Pensando um puco nos diversos cenários, possíveis e impossíveis, sentimos que o caminho de pé-posto construído ao longo da cerca pelos estudantes do workshop, como gesto eminentemente arquitetónico que é, pode ser considerado como o Cenário Zero da Bienal Ano Zero. Tenho a certeza que todos os leitores que, até ao final de Junho, o percorrerem sentirão o mesmo.
Mas há outros cenários, outras possibilidades, digo-o eu que sou reconhecido como pessimista agoirento. Claro está que um pessimista agoirento é quase sempre um otimista inveterado que tem de arranjar defesas contra a sua própria circunstância. É isso que eu sou.

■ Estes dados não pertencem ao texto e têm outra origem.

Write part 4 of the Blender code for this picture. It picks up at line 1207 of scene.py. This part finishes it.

Outro cenário possível era estudar a fundo a história do monumento, entender os seus momentos áureos e os seus períodos de decadência. Há uma ala monástica mais a poente que nunca foi construída. Tal como fez Fernando Távora no Mosteiro de Santa Marinha da Costa, em Guimarães na década de 1980, podíamos reinterpretar o “desejo” do monumento e construir essa ala simétrica, já não como mosteiro real, mas como hotel de luxo. Neste caso, estamos sempre a dialogar com o barroco, pois era assim mesmo que se faria nesse período. Para além do mais, edificado de raiz, o futuro hotel seria mais fácil de conceber, mais fluente seria também a sua construção, no relacionamento com os requisitos de sustentabilidade da tecnologia contemporânea. E, no seu devido lugar, a Bienal continuava a deixar a ala do velho mosteiro viver, sonhar e respirar. Não poderia haver cenário de maior dignidade e conveniência.

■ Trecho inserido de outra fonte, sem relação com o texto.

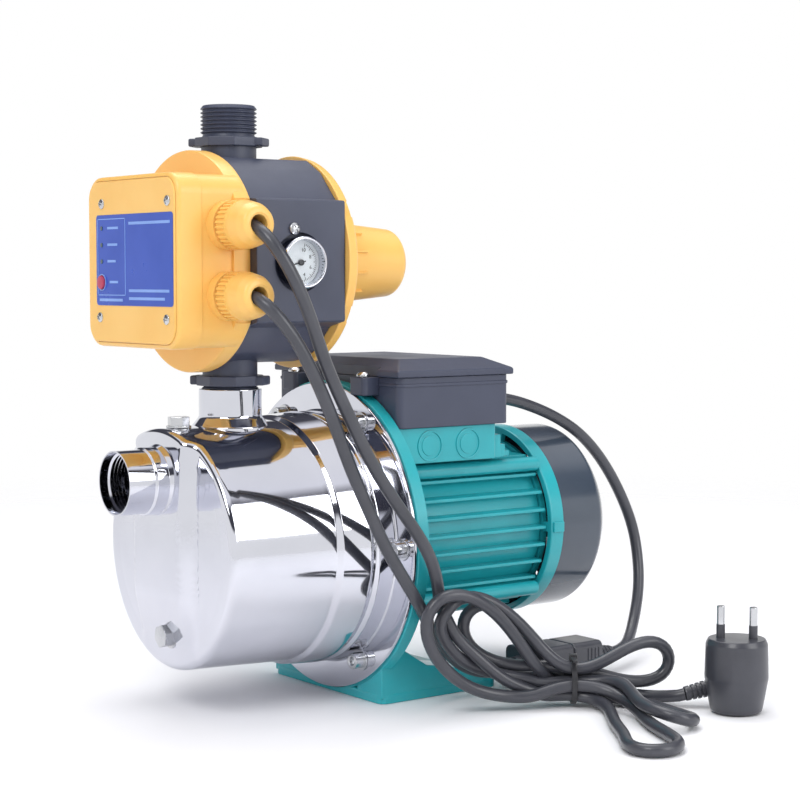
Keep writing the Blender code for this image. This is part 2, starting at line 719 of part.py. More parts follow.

Outros cenários serão possíveis? Claro que sim, venham eles de pessimistas agoirentos, de otimistas inveterados ou dos que juntam os dois defeitos, como eu. Continuaremos a enfrentar a incerteza, mas uma coisa já é certa, depois do gesto fundacional dos estudantes do workshop, nenhum cenário será mais possível sem a presença forte, intensa e continuada do pensamento arquitetónico, isto é, nenhuma solução será possível sem uma arquitetura de grande qualidade. Essa é a condição essencial para salvar a Bienal, para salvar o Mosteiro e, já agora, para salvar o hotel.